■ Task details
Extract every record, keeping each one exactly as it is.

━━━━━ Data for processing ━━━━━

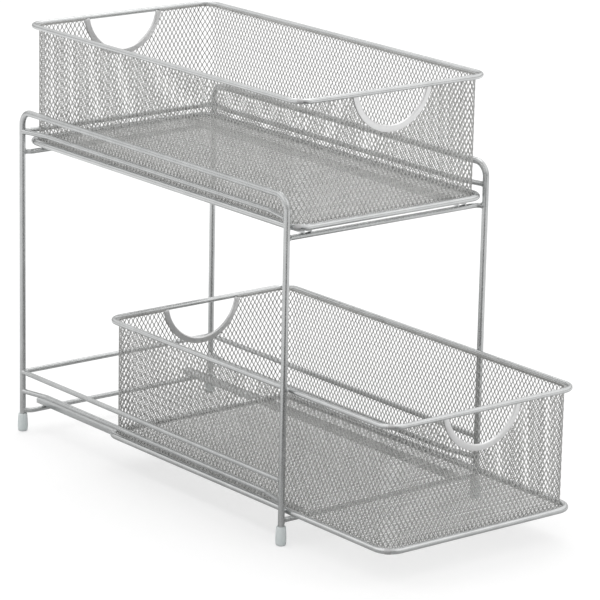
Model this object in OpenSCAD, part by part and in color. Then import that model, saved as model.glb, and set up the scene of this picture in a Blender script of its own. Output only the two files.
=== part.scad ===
// Two-tier pull-out basket organizer: a bent-wire frame that carries two sliding mesh baskets.
// X runs left to right, the baskets pull out towards -Y, and Z is up from the floor.
// The origin is on the floor, midway along the whole object with the lower basket pulled out.

/* [Frame] */
// Leg centre to leg centre, left to right
frame_w = 192; // [170:1:260]
// Leg centre to leg centre, front to back
frame_d = 345; // [300:1:420]
// Floor to the top of the top rails
frame_h = 270.5; // [262:0.5:340]
// Wire diameter of the two side frames
frame_wire = 5; // [4:0.1:6]
// Bend radius at the top corners, on the wire's centre
frame_bend_r = 11; // [7:0.5:16]

/* [Rails and crossbars] */
// Wire diameter of the rails, crossbars and stop bars
rail_wire = 4; // [3:0.1:5]
// Height of a guide rail over the hold-down rail below it, centre to centre
guide_rise = 16.4; // [12:0.1:22]
// Length, front to back, of the slanted end of a hold-down rail
hold_ramp = 26.5; // [20:0.5:40]
// Bend radius of a hold-down rail
hold_bend_r = 18; // [12:1:30]
// How far a crossbar lies inside the legs' plane
cross_inset = 4.5; // [3.5:0.5:7]
// Distance from the leg's centre at which a crossbar bends towards it
cross_kink = 6; // [5.5:0.5:9]
// Bend radius of a crossbar's end
cross_bend_r = 4; // [3:0.5:5]

/* [Runners] */
// Width of a runner channel
runner_w = 8; // [6:0.5:12]
// Height of a runner channel
runner_h = 4; // [3:0.5:6]
// Sheet thickness of a runner channel
runner_sheet = 1; // [0.8:0.1:1.4]
// Leg centre to the outer side of the runner
runner_inset = 17.3; // [14:0.1:30]
// How far a runner reaches past the front crossbar's centre
runner_front_over = 2.5; // [2:0.5:8]
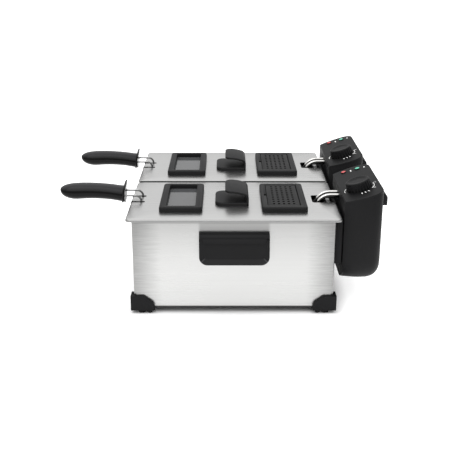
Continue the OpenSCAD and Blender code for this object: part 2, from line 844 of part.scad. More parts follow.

━━━━━

■ Written response
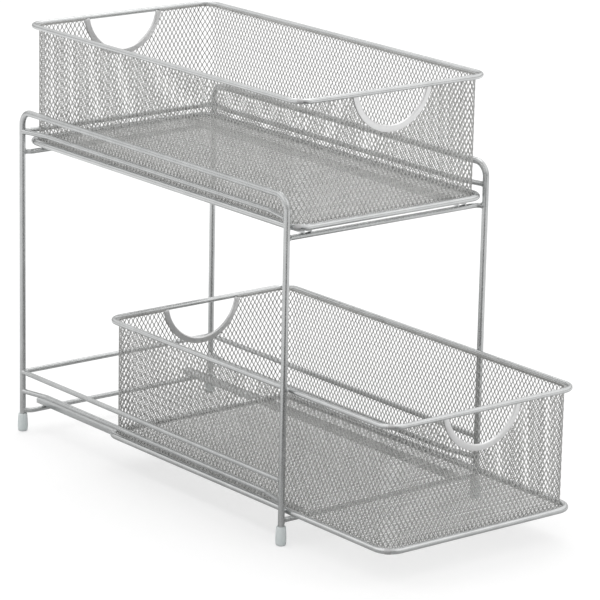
Model this object in OpenSCAD, part by part and in color. Then import that model, saved as model.glb, and set up the scene of this picture in a Blender script of its own. Output only the two files.
=== part.scad ===
// Two-tier pull-out basket organizer: a bent-wire frame that carries two sliding mesh baskets.
// X runs left to right, the baskets pull out towards -Y, and Z is up from the floor.
// The origin is on the floor, midway along the whole object with the lower basket pulled out.

/* [Frame] */
// Leg centre to leg centre, left to right
frame_w = 192; // [170:1:260]
// Leg centre to leg centre, front to back
frame_d = 345; // [300:1:420]
// Floor to the top of the top rails
frame_h = 270.5; // [262:0.5:340]
// Wire diameter of the two side frames
frame_wire = 5; // [4:0.1:6]
// Bend radius at the top corners, on the wire's centre
frame_bend_r = 11; // [7:0.5:16]

/* [Rails and crossbars] */
// Wire diameter of the rails, crossbars and stop bars
rail_wire = 4; // [3:0.1:5]
// Height of a guide rail over the hold-down rail below it, centre to centre
guide_rise = 16.4; // [12:0.1:22]
// Length, front to back, of the slanted end of a hold-down rail
hold_ramp = 26.5; // [20:0.5:40]
// Bend radius of a hold-down rail
hold_bend_r = 18; // [12:1:30]
// How far a crossbar lies inside the legs' plane
cross_inset = 4.5; // [3.5:0.5:7]
// Distance from the leg's centre at which a crossbar bends towards it
cross_kink = 6; // [5.5:0.5:9]
// Bend radius of a crossbar's end
cross_bend_r = 4; // [3:0.5:5]

/* [Runners] */
// Width of a runner channel
runner_w = 8; // [6:0.5:12]
// Height of a runner channel
runner_h = 4; // [3:0.5:6]
// Sheet thickness of a runner channel
runner_sheet = 1; // [0.8:0.1:1.4]
// Leg centre to the outer side of the runner
runner_inset = 17.3; // [14:0.1:30]
// How far a runner reaches past the front crossbar's centre
runner_front_over = 2.5; // [2:0.5:8]
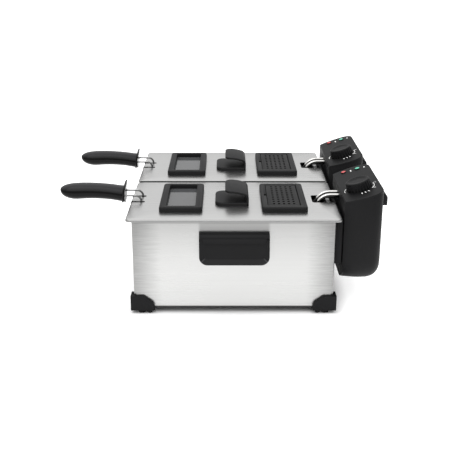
Continue the OpenSCAD and Blender code for this object: part 2, from line 844 of part.scad. More parts follow.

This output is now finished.